In power systems, current is often measured indirectly via the voltage drop across a precision shunt resistor. A feedback amplifier amplifies this small voltage (typically 10–100 mV) to a usable level. To maintain accuracy, the amplifier must have low input offset voltage and drift, as the shunt voltage is small. A common topology is the differential amplifier with a high-gain feedback loop that rejects common-mode voltage (often present in high-side sensing). The gain is set by precision resistors, and feedback ensures that the amplifier's common-mode rejection remains high across the full supply range. Modern current-sense amplifiers integrate the feedback network on-chip, achieving typical offset voltages below 50 µV and gain errors under 0.1%.

Feedback in Current Transformers

For AC current measurement, current transformers (CTs) provide galvanic isolation. However, the burden resistor across the CT secondary must be precisely defined to maintain the turns-ratio accuracy. A feedback amplifier can be configured as an active burden, using a transimpedance stage to set the effective burden to a low, stable value. This approach reduces phase errors and extends the measurable frequency range. The feedback loop also compensates for the CT's magnetizing inductance, improving linearity at low frequencies. Such circuits are used in power monitoring equipment and protective relays.

Practical Considerations and Limitations

While feedback amplifiers dramatically improve measurement accuracy, they are not without constraints. Understanding these limitations is essential for reliable circuit design.

Stability and Compensation

Excessive negative feedback can cause instability, leading to oscillations or peaking in the frequency response. The phase shift around the loop must be less than 180° at the frequency where the loop gain drops to unity (the gain crossover). To ensure stability, feedback amplifiers often include compensation networks, such as a capacitor in the feedback path or a dominant pole in the amplifier's internal circuit. These compensation elements reduce the loop gain at high frequencies, ensuring a phase margin of at least 45° to 60°. In measurement circuits, where wide bandwidth is needed, designers may use decompensated op-amps with smaller internal compensation, but then must ensure the closed-loop gain is high enough to maintain stability. Phase margin can be measured and simulated using Bode plots or Nyquist criteria.

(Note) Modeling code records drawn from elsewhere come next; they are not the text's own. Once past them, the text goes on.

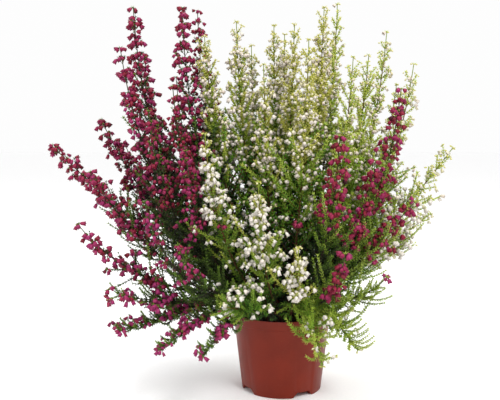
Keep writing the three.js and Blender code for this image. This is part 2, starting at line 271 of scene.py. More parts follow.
def mesh_of_bodies(name, batches, materials):
    """One mesh of many closed bodies, in metres. Every body has a square of its own on a map of
    equal squares."""
    batches = [batch for batch in batches if len(batch.rings)]
    squares = math.ceil(math.sqrt(sum(len(batch.rings) for batch in batches)))
    points, corners, sizes, slots, places = [], [], [], [], []
    marks = {"along": [], "tint": [], "age": []}
    first_point, first_body = 0, 0
    for batch in batches:
        count, ring_count, sides = batch.rings.shape[:3]
        pointed = batch.first is not None
        block = [batch.rings.reshape(count, -1, 3), batch.last[:, None]]
        if pointed:
            block.insert(0, batch.first[:, None])
        points.append(np.concatenate(block, axis=1).reshape(-1, 3))
        pattern, pattern_sizes, pattern_places = face_pattern(ring_count, sides, pointed)
        each = ring_count * sides + 1 + pointed
        corners.append((pattern + first_point + each * np.arange(count)[:, None]).ravel())
        sizes.append(np.tile(pattern_sizes, count))
        slots.append(np.full(len(pattern_sizes) * count, batch.slot))
        body = first_body + np.arange(count)
        square = stacked(body % squares, body // squares)[:, None]
        inset = MAP_INSET + (1 - 2 * MAP_INSET) * pattern_places
        places.append(((square + inset) / squares).reshape(-1, 2))
        for mark, found in marks.items():
            value = getattr(batch, mark)
            inner = np.repeat(value[:, 1:-1], sides, axis=1)
            parts = [value[:, :1]][:pointed] + [inner, value[:, -1:]]
            found.append(np.concatenate(parts, axis=1).ravel())
        first_point += each * count
        first_body += count
    points, corners, sizes, slots, places = (
        np.concatenate(found) for found in (points, corners, sizes, slots, places))
    mesh = bpy.data.meshes.new(name)
    mesh.vertices.add(len(points))
    mesh.vertices.foreach_set("co", (points * MM).astype(np.float32).ravel())
    mesh.loops.add(len(corners))
    mesh.loops.foreach_set("vertex_index", corners.astype(np.int32))
    mesh.polygons.add(len(sizes))
    starts = np.concatenate([[0], np.cumsum(sizes)[:-1]])
    mesh.polygons.foreach_set("loop_start", starts.astype(np.int32))
    mesh.polygons.foreach_set("material_index", slots.astype(np.int32))
    mesh.update(calc_edges=True)
    mesh.polygons.foreach_set("use_smooth", np.ones(len(sizes), bool))
    for mark, found in marks.items():
        layer = mesh.attributes.new(mark, "FLOAT", "POINT")
        layer.data.foreach_set("value", np.concatenate(found).astype(np.float32))
    layer = mesh.uv_layers.new(name="OFBake")
    layer.data.foreach_set("uv", places.astype(np.float32).ravel())
    for material in materials:
        mesh.materials.append(material)
    return mesh


def show(mesh, stands_for):
    """Puts a finished mesh in the scene as a piece that rides on the root body."""
    if not len(mesh.polygons):
        raise RuntimeError(f"{mesh.name} has no faces")
    piece = bpy.data.objects.new(mesh.name, mesh)
    bpy.context.scene.collection.objects.link(piece)
    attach(piece, "root")
    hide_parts(stands_for)
    return piece


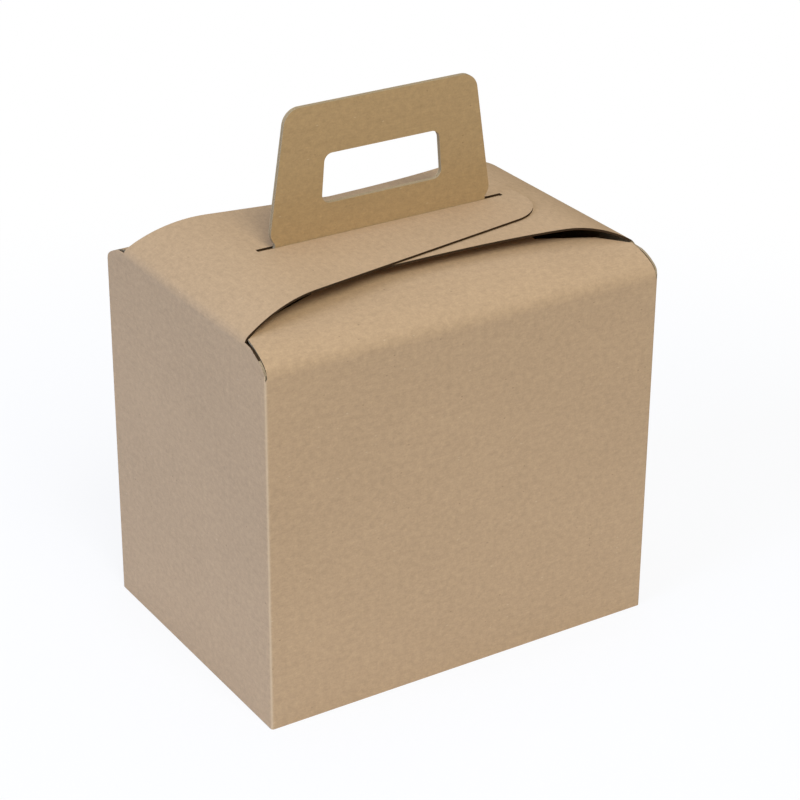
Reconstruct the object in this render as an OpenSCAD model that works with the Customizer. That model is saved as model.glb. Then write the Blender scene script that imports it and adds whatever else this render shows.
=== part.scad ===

Slew Rate and Bandwidth Trade-offs

The maximum rate of change of the output voltage (slew rate) limits the ability to track fast signals. For a given closed-loop gain, the full-power bandwidth is determined by the slew rate: f_max = SR / (2π × V_peak). In current measurement circuits, especially when sensing fast transients (e.g., from a switching converter), the amplifier must have sufficient slew rate to avoid distortion. However, high slew rate often comes at the expense of higher power consumption and noise. The gain–bandwidth product also imposes a limit: the closed-loop bandwidth cannot exceed GBW divided by the noise gain. This trade-off forces a choice between high gain at low frequencies or lower gain with wider bandwidth.

Noise and Offset

Every feedback amplifier contributes noise from its internal transistors and resistors. The input-referred noise (voltage and current noise) is amplified by the noise gain (1 + R_f / R_g). In low-signal applications, such as measuring microvolt-level voltages or picoampere currents, noise can dominate. Designers must select amplifiers with low voltage noise (e.g., < 1 nV/√Hz) or low current noise (e.g., < 1 fA/√Hz). Offset voltage and drift due to temperature are also critical. Chopper-stabilized or auto-zero amplifiers use feedback to continuously null the offset, achieving typical drift below 0.05 µV/°C. These techniques extend the usable dynamic range of measurement systems.

Conclusion

Feedback amplifiers are not merely optional components in accurate measurement systems—they are the enabling technology. By stabilizing gain, linearizing the transfer function, reducing distortion, and extending bandwidth, negative feedback transforms a basic amplifier into a precision tool. Whether measuring DC voltages with instrumentation amplifiers, photocurrents with transimpedance stages, or high currents with shunt sensors, the core principle remains the same: closed-loop control suppresses errors and delivers reliable, reproducible data. Understanding the fundamentals of loop gain, stability, and practical limitations allows engineers to design measurement circuits that achieve the accuracy demanded by modern scientific and industrial applications.